How the Clippers’ trading Blake Griffin affects the Lakers in free agency

NBA: Los Angeles Lakers at Los Angeles Clippers
November 27, 2017; Los Angeles, CA, USA; Los Angeles Lakers guard Jordan Clarkson (6) moves to the basket against Los Angeles Clippers forward Blake Griffin (32) during the second half at Staples Center. Mandatory Credit: Gary A. Vasquez-USA TODAY Sports

After the recent Blake Griffin trade, the Clippers very openly stated that they were throwing their hat into the ring that is this upcoming offseason. With names like Lebron James, Paul George, DeMarcus Cousins, and Corey Brewer on the open market, who can blame them? However, their strategy is very similar to the also very publicly stated strategy that the Lakers are using and both teams will hope to be in the LeBron James sweepstakes if the superstar leaves the Cavaliers. This begs the question: which LA team is better equipped for free agency meetings this summer?

Cap situation

Lakers: Luol Deng, Jordan Clarkson, and Julius Randle. These are the only three names that fans should concern themselves with regarding the 2018 off-season. Assuming that the team renounces the cap holds for Brook Lopez, Kentavious Caldwell-Pope, and highly sought after Corey Brewer, the situation surrounding Deng, Clarkson, and Randle starts to get interesting. If the Lakers move either Clarkson or Randle at the deadline, but not Deng, the team will have ~$48 million in space, or as much as $60 million if they renounce Randle’s cap hold. If they are somehow able to trade Deng without taking back any future money, they will have about $78 million in cap space (note: this is impossible). Things get a little more complicated when stretch provisions are taken into consideration, but they are looking at between $36 million and $78 million in total cap space.

Clippers: Trading away Blake Griffin’s massive contract helps them out some, but the cap situation for the Clippers is dependent on a ton of variables. DeAndre Jordan isn’t likely to be on the Clippers books after the February 8th trade deadline, so we’ll take him out of the equation. Assuming they don’t take any salary back past this year in a trade for Jordan, the Clippers payroll sits at nearly $80 million, $21 million under the projected salary cap. That doesn’t quite leave them with enough to sign a max contract for any of the major free agents they wish to acquire.
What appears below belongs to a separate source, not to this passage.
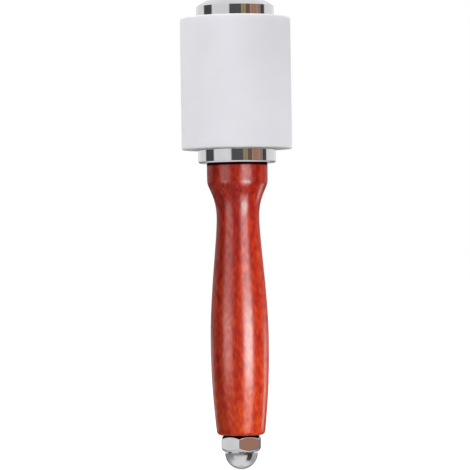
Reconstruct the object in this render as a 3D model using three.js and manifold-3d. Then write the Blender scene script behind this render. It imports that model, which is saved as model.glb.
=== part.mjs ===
import * as THREE from "three";
import { mergeVertices } from "three/addons/utils/BufferGeometryUtils.js";
import Module from "manifold-3d";

// Leather carving mallet: a nylon head between two polished steel discs, on a turned wooden
// handle. One threaded rod runs from the cap through all of them to an acorn nut at the butt,
// and tightening the nut clamps the stack.
// Millimetres. +Z runs along the tool to the head, and the origin is the middle of the handle.

// Nylon head
const headDiameter = 50;
const headLength = 59.4;
const headEdgeRadius = 0.6;

// Steel cap above the head, with its broad bevel and the blind hole that takes the rod
const capDiameter = 35;
const capThickness = 8.1;
const capBevelWidth = 5;
const capBevelHeight = 2.85;
const capEdgeChamfer = 0.3;
const capHoleDepth = 5.5;

// Steel collar between the head and the handle
const collarDiameter = 35;
const collarThickness = 6.25;
const collarLowerChamfer = 0.6;
const collarUpperChamfer = 0.3;

// Turned handle: depths are counted down from its upper end
const handleLength = 123;
const handleTopDiameter = 27.6;
const handleTopEdgeRadius = 0.4;
const bandDepth = 8;
const neckDiameter = 19.3;
const neckDepth = 24.5;
const bellyDiameter = 26.4;
const bellyDepth = 78;
const buttDiameter = 22.1;
const buttFaceDiameter = 17.6;
const buttRoundingHeight = 2;

// How far each end of a handle curve runs on straight, as shares of the curve's own height
const shoulderPullShares = { band: 0.2, neck: 0.6 };
const swellPullShares = { neck: 0.18, belly: 0.34 };
const taperPullShares = { belly: 0.3, butt: 0.5 };
// The lean of the handle's side where it reaches the butt, as a share of its run
const buttLeanShare = 0.1;

// Threaded rod, drawn at its outer diameter
const rodDiameter = 10;
const rodEndChamfer = 1;
const rodEndGap = 0.5;
const threadGap = 0.15;
const drillClearance = 0.5;
const boreMouthChamfer = 0.5;

// Acorn nut: a chamfered hexagon with a dome under it
const nutAcrossFlats = 17;
const nutHexHeight = 7.25;
const nutChamferDiameter = 15.6;
const nutChamferHeight = 1.6;
const domeDiameter = 14.8;
const domeBandHeight = 0.7;
const nutThreadDepth = 10;
const drillPointHeight = 3;
const nutTurn = THREE.MathUtils.degToRad(-5);

// How far a cutting body runs past the face that it cuts
const cutOverrun = 1;

// Mesh fineness
const sides = 48;
const hexSides = 6;
const sweepSteps = 9;
const roundingSteps = 4;
const domeSteps = 12;
const weldDistance = 1e-4;

const nutHeight = nutHexHeight + domeBandHeight + domeDiameter / 2;
const boreRadius = rodDiameter / 2 + drillClearance;
const threadRadius = rodDiameter / 2 + threadGap;

// Finishes
const polishedSteel = { color: "#c6c9cb", metalness: 1, roughness: 0.12 };
const platedSteel = { color: "#a9acae", metalness: 1, roughness: 0.35 };
const whiteNylon = { color: "#dcdce1", metalness: 0, roughness: 0.45 };
const stainedWood = { color: "#9c2716", metalness: 0, roughness: 0.25 };

const wasm = await Module();
wasm.setup();

const point = (radius, height) => new THREE.Vector2(radius, height);

// The points of a curve without its first, which the outline already holds
const along = (curve, steps) => curve.getPoints(steps).slice(1);

// A quarter round about a centre, from one angle in quarter turns to the next
function quarterRound(center, radius, height, quarter) {
  const start = (quarter * Math.PI) / 2;
  const curve = new THREE.EllipseCurve(center.x, center.y, radius, height, start, start + Math.PI / 2);
  return curve.getPoints(roundingSteps);
}

// A turned body about +Z: the outline runs up the outside, in radius and height
function turned(outline) {
  return new THREE.LatheGeometry(outline, sides).rotateX(Math.PI / 2);
}

// A solid that can be joined and cut, from a closed geometry
function solidOf(geometry) {
  geometry.deleteAttribute("normal");
  geometry.deleteAttribute("uv");
  const welded = mergeVertices(geometry, weldDistance);
  return new wasm.Manifold(
    new wasm.Mesh({
      numProp: welded.attributes.position.itemSize,
      vertProperties: welded.attributes.position.array,
      triVerts: new Uint32Array(welded.index.array),
    }),
  );
}

function geometryOf(solid) {
  const mesh = solid.getMesh();
  const geometry = new THREE.BufferGeometry();
  geometry.setAttribute("position", new THREE.BufferAttribute(mesh.vertProperties, mesh.numProp));
  geometry.setIndex(new THREE.BufferAttribute(mesh.triVerts, 1));
  const faceted = geometry.toNonIndexed();
  faceted.computeVertexNormals();
  return faceted;
}

function piece(name, geometry, look, height) {
  const mesh = new THREE.Mesh(geometry, new THREE.MeshStandardMaterial(look));
  mesh.name = name;
  mesh.position.z = height;
  return mesh;
}

// A drilled hole through a piece that reaches from zero to its length, with both mouths
// chamfered: one run of outline points opens the outline and the other closes it
function boreUp() {
  return [point(boreRadius, boreMouthChamfer), point(boreRadius + boreMouthChamfer, 0)];
}

function boreDown(length) {
  return [
    point(boreRadius + boreMouthChamfer, length),
    point(boreRadius, length - boreMouthChamfer),
    point(boreRadius, boreMouthChamfer),
  ];
}

// Bar stock faced to length, with both rims rounded over
function nylonHead() {
  const rim = headDiameter / 2 - headEdgeRadius;
  return turned([
    ...boreUp(),
    // The collar's seat ends here, and the open ring outside it is what hangs in a rack
    point(collarDiameter / 2, 0),
    ...quarterRound(point(rim, headEdgeRadius), headEdgeRadius, headEdgeRadius, 3),
    ...quarterRound(point(rim, headLength - headEdgeRadius), headEdgeRadius, headEdgeRadius, 0),
    ...boreDown(headLength),
  ]);
}

// A solid disc with a broad bevel round its face and a blind tapped hole from below
function topCap() {
  const rim = capDiameter / 2;
  return turned([
    point(0, capHoleDepth),
    point(threadRadius, capHoleDepth),
    point(threadRadius, boreMouthChamfer),
    point(threadRadius + boreMouthChamfer, 0),
    point(rim - capEdgeChamfer, 0),
    point(rim, capEdgeChamfer),
    point(rim, capThickness - capBevelHeight),
    point(rim - capBevelWidth, capThickness),
    point(0, capThickness),
  ]);
}

function collar() {
  const rim = collarDiameter / 2;
  return turned([
    ...boreUp(),
    point(rim - collarLowerChamfer, 0),
    point(rim, collarLowerChamfer),
    point(rim, collarThickness - collarUpperChamfer),
    point(rim - collarUpperChamfer, collarThickness),
    ...boreDown(collarThickness),
  ]);
}

// The handle's side, from the butt's rounding up to the band: taper, swell and shoulder are
// three curves that meet without a kink at the belly and the neck
function handleSide() {
  const up = (depth) => handleLength - depth;
  const butt = point(buttDiameter / 2, buttRoundingHeight);
  const belly = point(bellyDiameter / 2, up(bellyDepth));
  const neck = point(neckDiameter / 2, up(neckDepth));
  const band = point(handleTopDiameter / 2, up(bandDepth));
  const lifted = (from, height, lean = 0) => point(from.x + height * lean, from.y + height);

  const taperHeight = belly.y - butt.y;
  const taper = new THREE.CubicBezierCurve(
    butt,
    lifted(butt, taperHeight * taperPullShares.butt, buttLeanShare),
    lifted(belly, -taperHeight * taperPullShares.belly),
    belly,
  );
  const swellHeight = neck.y - belly.y;
  const swell = new THREE.CubicBezierCurve(
    belly,
    lifted(belly, swellHeight * swellPullShares.belly),
    lifted(neck, -swellHeight * swellPullShares.neck),
    neck,
  );
  const shoulderHeight = band.y - neck.y;
  const shoulder = new THREE.CubicBezierCurve(
    neck,
    lifted(neck, shoulderHeight * shoulderPullShares.neck),
    lifted(band, -shoulderHeight * shoulderPullShares.band),
    band,
  );
  return [taper, swell, shoulder].flatMap((curve) => along(curve, sweepSteps));
}

function handle() {
  const buttRound = (buttDiameter - buttFaceDiameter) / 2;
  const topRim = handleTopDiameter / 2 - handleTopEdgeRadius;
  const topRound = point(topRim, handleLength - handleTopEdgeRadius);
  return turned([
    ...boreUp(),
    ...quarterRound(point(buttFaceDiameter / 2, buttRoundingHeight), buttRound, buttRoundingHeight, 3),
    ...handleSide(),
    ...quarterRound(topRound, handleTopEdgeRadius, handleTopEdgeRadius, 0),
    ...boreDown(handleLength),
  ]);
}

function tieRod(length) {
  const radius = rodDiameter / 2;
  return turned([
    point(0, 0),
    point(radius - rodEndChamfer, 0),
    point(radius, rodEndChamfer),
    point(radius, length - rodEndChamfer),
    point(radius - rodEndChamfer, length),
    point(0, length),
  ]);
}

// The nut hangs below its seat at height zero. Two cones turn the hexagon's corners down,
// which leaves an arc on each flat, and the dome closes the tapped hole.
function acornNut() {
  const corner = nutAcrossFlats / 2 / Math.cos(Math.PI / hexSides);
  const hexagon = new THREE.CylinderGeometry(corner, corner, nutHexHeight, hexSides, 1, false, nutTurn);
  hexagon.rotateX(Math.PI / 2).translate(0, 0, -nutHexHeight / 2);

  // The cones run on at the same slope past the corners
  const chamferRun = corner - nutChamferDiameter / 2;
  const coneShare = (chamferRun + cutOverrun) / chamferRun;
  const coneHeight = nutChamferHeight * coneShare;
  const turnedDown = turned([
    point(0, -nutHexHeight),
    point(nutChamferDiameter / 2, -nutHexHeight),
    point(corner + cutOverrun, coneHeight - nutHexHeight),
    point(corner + cutOverrun, -coneHeight),
    point(nutChamferDiameter / 2, 0),
    point(0, 0),
  ]);

  const domeRadius = domeDiameter / 2;
  const domeCenter = -nutHexHeight - domeBandHeight;
  const round = new THREE.EllipseCurve(0, domeCenter, domeRadius, domeRadius, -Math.PI / 2, 0);
  const dome = turned([
    point(0, domeCenter - domeRadius),
    ...along(round, domeSteps),
    point(domeRadius, -nutHexHeight / 2),
    point(0, -nutHexHeight / 2),
  ]);

  const mouth = threadRadius + boreMouthChamfer;
  const hole = turned([
    point(0, -nutThreadDepth - drillPointHeight),
    point(threadRadius, -nutThreadDepth),
    point(threadRadius, -boreMouthChamfer),
    point(mouth, 0),
    point(mouth, cutOverrun),
    point(0, cutOverrun),
  ]);
  const nut = solidOf(hexagon).intersect(solidOf(turnedDown)).add(solidOf(dome)).subtract(solidOf(hole));
  return geometryOf(nut);
}

// Heights of the stack, from the nut up to the cap
const handleBottom = -handleLength / 2;
const collarBottom = handleBottom + handleLength;
const headBottom = collarBottom + collarThickness;
const capBottom = headBottom + headLength;
const rodBottom = handleBottom - nutThreadDepth + rodEndGap;
const rodTop = capBottom + capHoleDepth - rodEndGap;

const head = new THREE.Group();
head.add(
  piece("top_cap", topCap(), polishedSteel, capBottom),
  piece("nylon_head", nylonHead(), whiteNylon, headBottom),
  piece("collar", collar(), polishedSteel, collarBottom),
);

const grip = new THREE.Group();
grip.add(
  piece("handle", handle(), stainedWood, handleBottom),
  piece("acorn_nut", acornNut(), polishedSteel, handleBottom),
);

const mallet = new THREE.Group();
mallet.add(head, grip, piece("tie_rod", tieRod(rodTop - rodBottom), platedSteel, rodBottom));

console.log("length " + (capBottom + capThickness - handleBottom + nutHeight).toFixed(2) + " mm");

export default mallet;
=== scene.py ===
# %% [markdown]
# # A leather carving mallet, dressed in Blender
#
# A carving mallet is a stack on one rod: a steel cap, a nylon head, a steel collar and a turned
# wooden handle, pulled together by an acorn nut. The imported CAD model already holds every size, so
# this lesson only loads it, models each piece again with a finer surface, and paints it.

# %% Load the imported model
import math

import bmesh
import bpy
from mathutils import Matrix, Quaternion, Vector


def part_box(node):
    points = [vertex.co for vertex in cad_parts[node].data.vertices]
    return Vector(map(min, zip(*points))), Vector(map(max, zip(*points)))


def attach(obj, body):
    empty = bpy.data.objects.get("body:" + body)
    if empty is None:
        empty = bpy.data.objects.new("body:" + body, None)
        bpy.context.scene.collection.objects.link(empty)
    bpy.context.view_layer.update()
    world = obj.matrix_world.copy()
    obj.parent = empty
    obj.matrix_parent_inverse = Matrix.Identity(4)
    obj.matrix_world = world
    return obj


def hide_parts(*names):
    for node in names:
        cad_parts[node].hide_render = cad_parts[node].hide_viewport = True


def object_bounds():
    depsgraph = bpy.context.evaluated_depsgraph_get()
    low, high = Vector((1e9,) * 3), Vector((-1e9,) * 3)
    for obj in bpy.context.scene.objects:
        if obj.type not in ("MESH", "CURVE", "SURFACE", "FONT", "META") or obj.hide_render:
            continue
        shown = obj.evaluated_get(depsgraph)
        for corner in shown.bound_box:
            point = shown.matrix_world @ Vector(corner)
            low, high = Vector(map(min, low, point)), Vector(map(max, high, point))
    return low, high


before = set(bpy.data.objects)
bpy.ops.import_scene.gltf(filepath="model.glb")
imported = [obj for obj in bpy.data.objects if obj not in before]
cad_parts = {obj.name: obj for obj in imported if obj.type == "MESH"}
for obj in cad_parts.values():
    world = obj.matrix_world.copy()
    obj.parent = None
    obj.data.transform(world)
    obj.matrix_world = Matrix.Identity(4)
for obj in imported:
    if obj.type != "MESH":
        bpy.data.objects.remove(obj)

MM = 0.001

cad_low, cad_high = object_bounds()
print("CAD box", [round(v / MM, 2) for v in (*cad_low, *cad_high)], "mm")

# %% [markdown]
# ## The camera
#
# The picture was taken from a little over a metre away, level with the middle of the handle. That is
# why the cap's rims bow upward while the butt's rim bows downward. We could shift the lens, but
# tilting the camera keeps every other view honest. The mallet leans a little in the picture, by less
# than one degree, and that lean belongs to the camera too, because the tool itself is straight.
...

However, if Austin Rivers, Milos Teodosic, and Wesley Johnson all opt out of their contracts, that frees up an additional $25 million dollars, which could potentially be enough to bring in two max guys with backloaded contracts.

Roster

Lakers: The Lakers obviously have great young pieces on their roster, and assuming that none of them get traded away in salary dumps, free agents will be looking at guys like Lonzo Ball, Brandon Ingram, and Kyle Kuzma as the main players. While it’s obvious that those players have a future in the NBA, it may not be enough to attract the bigger name free agents to join the team given their need to win now. If the Lakers are to get a major free agent, they might have to get two of them to want to team up together.
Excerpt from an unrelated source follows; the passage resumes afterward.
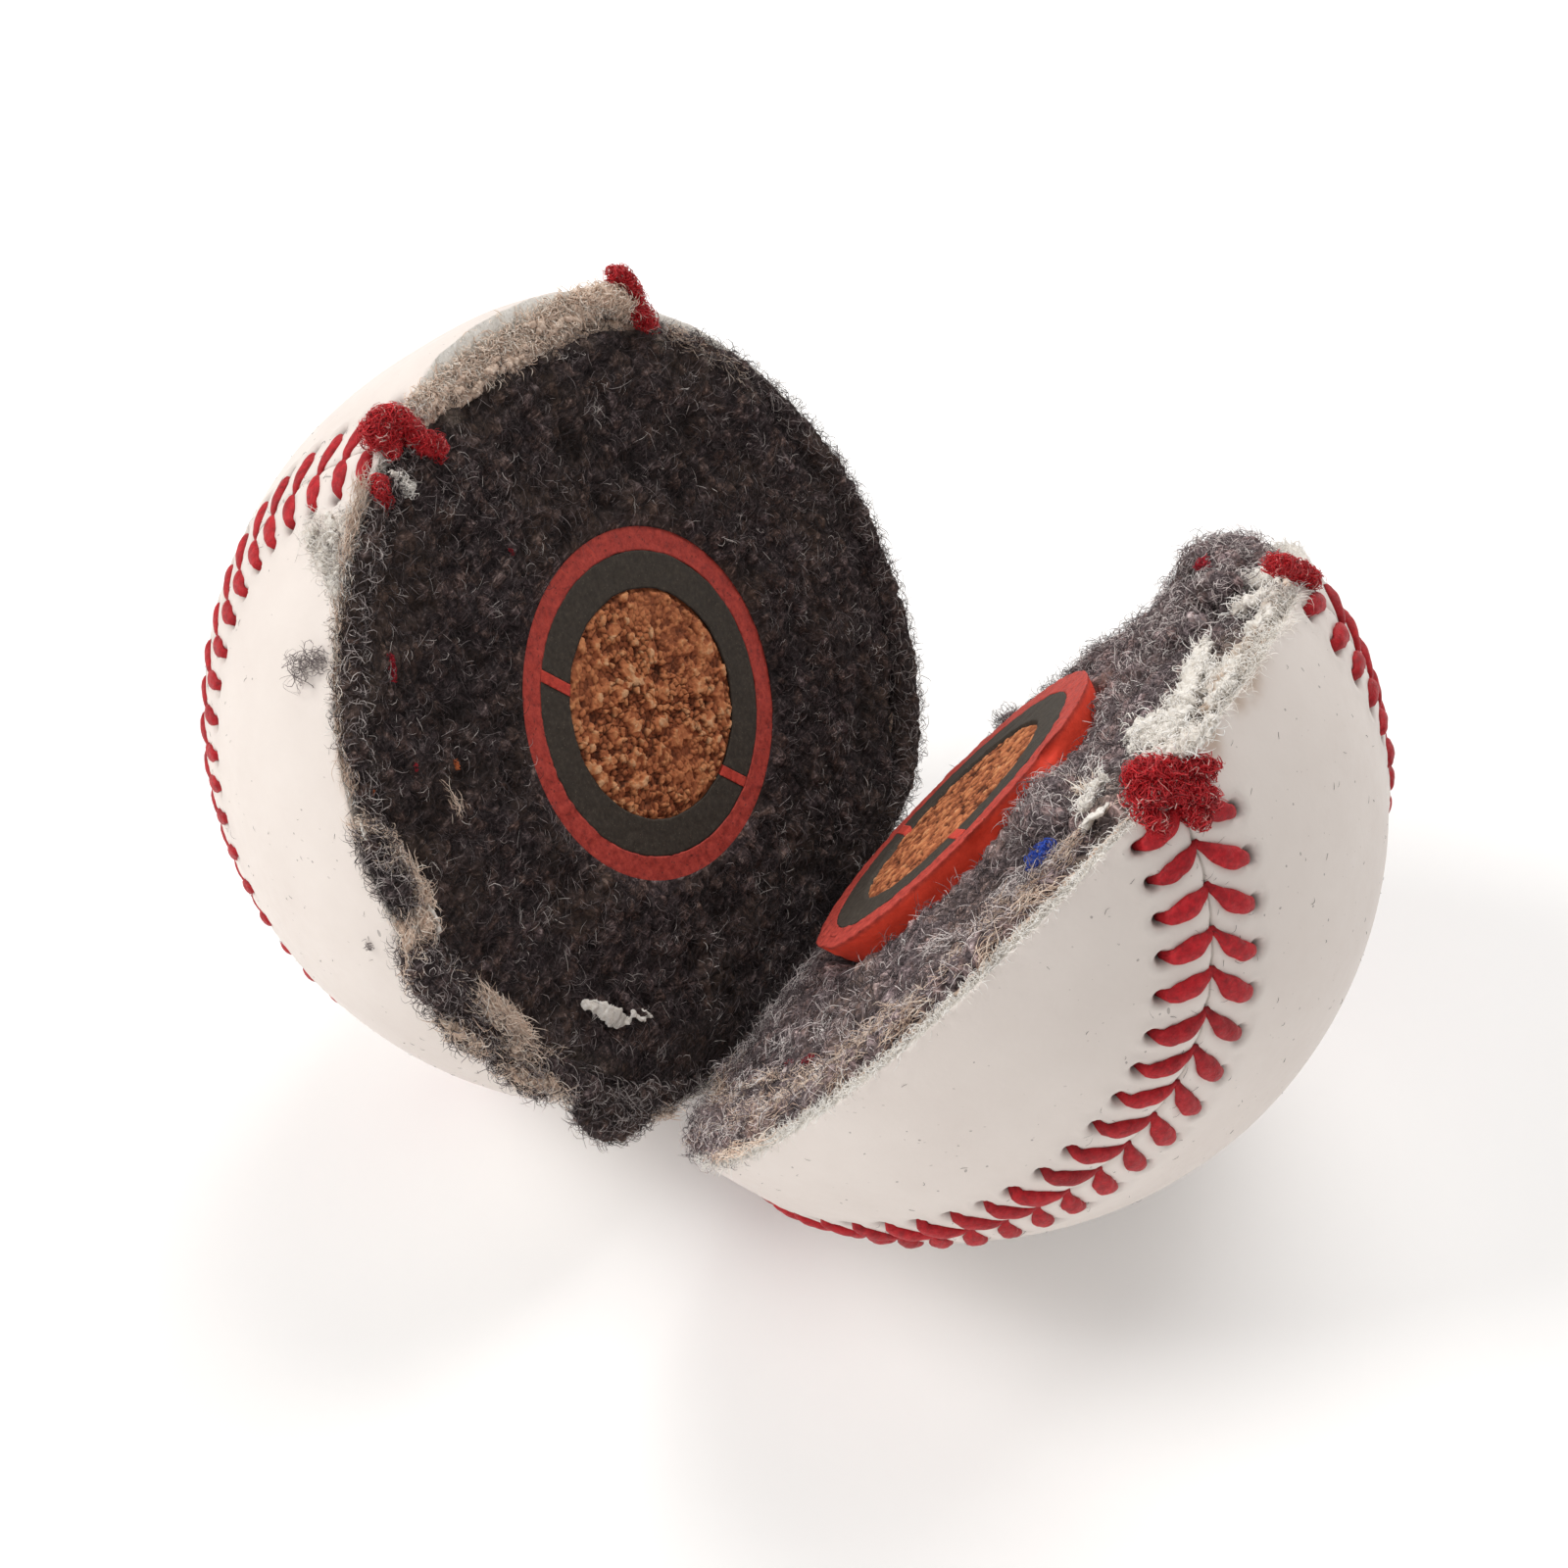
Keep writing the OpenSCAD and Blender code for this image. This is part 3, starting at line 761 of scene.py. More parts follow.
def leather_heights(half, v, u, s):
    """How far each point stands over the ball, and how much painted shade it gets in and round the stitch holes, down
    the seam and beside the thread.
    """
    p = v * R
    out = 0.05 * fbm(p, 9.0, 3, 5) + 0.018 * fbm(p, 1.6, 3, 6)
    a = np.abs(s)
    near = a < 7.0
    painted_shade = np.zeros(len(v))
    # the leather swells along the seam and dips right at it
    out += 0.20 * np.exp(-((a / 3.6) ** 2)) - 0.34 * np.exp(-((a / 0.26) ** 2))
    # painted shade down the seam's gap
    painted_shade = np.maximum(painted_shade, 0.30 * np.exp(-((a / 0.10) ** 2)))
    idx = np.where(near)[0]
    uu, ss = u[idx], s[idx]
    best = np.full(len(idx), 99.0)
    hole = np.full(len(idx), 99.0)
    tt = np.linspace(0, 1, 11)
    for side in (-1, 1):
        mine = np.where(np.sign(ss) == side)[0]
        if not len(mine):
            continue
        for at in half.stitches:
            j = mine[np.abs(uu[mine] - at) < 6.5]
            if not len(j):
                continue
            lu, ls = leg_points(half, at, side, tt)
            d = np.hypot(uu[j][:, None] - lu, ss[j][:, None] - ls).min(1)
            best[j] = np.minimum(best[j], d)
            d = np.hypot(uu[j] - lu[-1] + half.way * -0.05, ss[j] - ls[-1] - 0.10 * side)
            hole[j] = np.minimum(hole[j], d)
    dip = -0.20 * np.exp(-((best / 0.7) ** 2)) + 0.06 * np.exp(-(((best - 1.35) / 0.55) ** 2))
    pit = -1.0 * np.exp(-((hole / 0.52) ** 2)) + 0.09 * np.exp(-(((hole - 1.0) / 0.4) ** 2))
    away = np.hypot(hole, 0)
    wrinkle = 0.05 * noise(np.stack([uu * 1.0, ss * 0.35, 0 * uu], 1), 0.5, 31) * np.exp(-(((away - 0.9) / 0.7) ** 2))
    out[idx] += dip + pit + wrinkle
    # painted shade in the stitch holes, a fainter painted shade round them, and along each leg of thread
    painted_shade[idx] = np.maximum(painted_shade[idx], np.exp(-((hole / 0.62) ** 4)) * (0.95 + 0.2 * noise(p[idx], 0.6, 8)))
    painted_shade[idx] = np.maximum(painted_shade[idx], 0.16 * np.exp(-((hole / 1.2) ** 2)) * (1 + 0.5 * noise(p[idx], 0.8, 9)))
    painted_shade[idx] = np.maximum(painted_shade[idx], 0.10 * np.exp(-((best / 0.85) ** 2)))
    return out, np.clip(painted_shade, 0, 1)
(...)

Clippers: While the Clippers don’t have any great young pieces on their roster, they have guys like Patrick Beverly and Tobias Harris who are the type of players that big name free agents potentially would want to play with. They also have Danilo Gallinari, who when healthy is a fairly effective and high character player.

Franchise history

Lakers: We all know how many titles the Lakers have and what a storied franchise they are so I won’t delve into that. Let’s talk about how they’ve treated star players in the past though. Kobe Bryant, who was clearly on the downturn of his career, wanted to be a Laker for life. So they signed him to a very friendly, massive contract. Magic Johnson also has had a fantastic relationship with the franchise, which led to him becoming President of Basketball Operations. It’s clear that once you’re a Laker, you’re a Laker for life, and the franchise will take care of you.

Clippers: The Clippers aren’t a storied franchise, nor do they have any titles. They cover up the championship banners of the team they share an arena with. They also recently traded Blake Griffin, who they signed to a five-year extension in the offseason. Griffin wanted to be a lifelong Clipper and was told he would be in a free agency pitch in which the Clippers showed him his jersey floating into the rafters. Six months later, they traded him to Detroit. Why would anyone look at the Clippers and decide that they want to spend the next four years there after how they treated their franchise’s best player?

That to me is why the Lakers have an edge over the Clippers in this coming offseason. Nobody is going to go into a free agency meeting with the Clippers and be wowed by their pitch. They’re going to be thinking about Griffin in Detroit, and how his future could have gone differently had he not signed with the Clippers. The Lakers don’t have to worry about the Clippers competing for the guys that they target, the Clippers already took themselves out of the competition.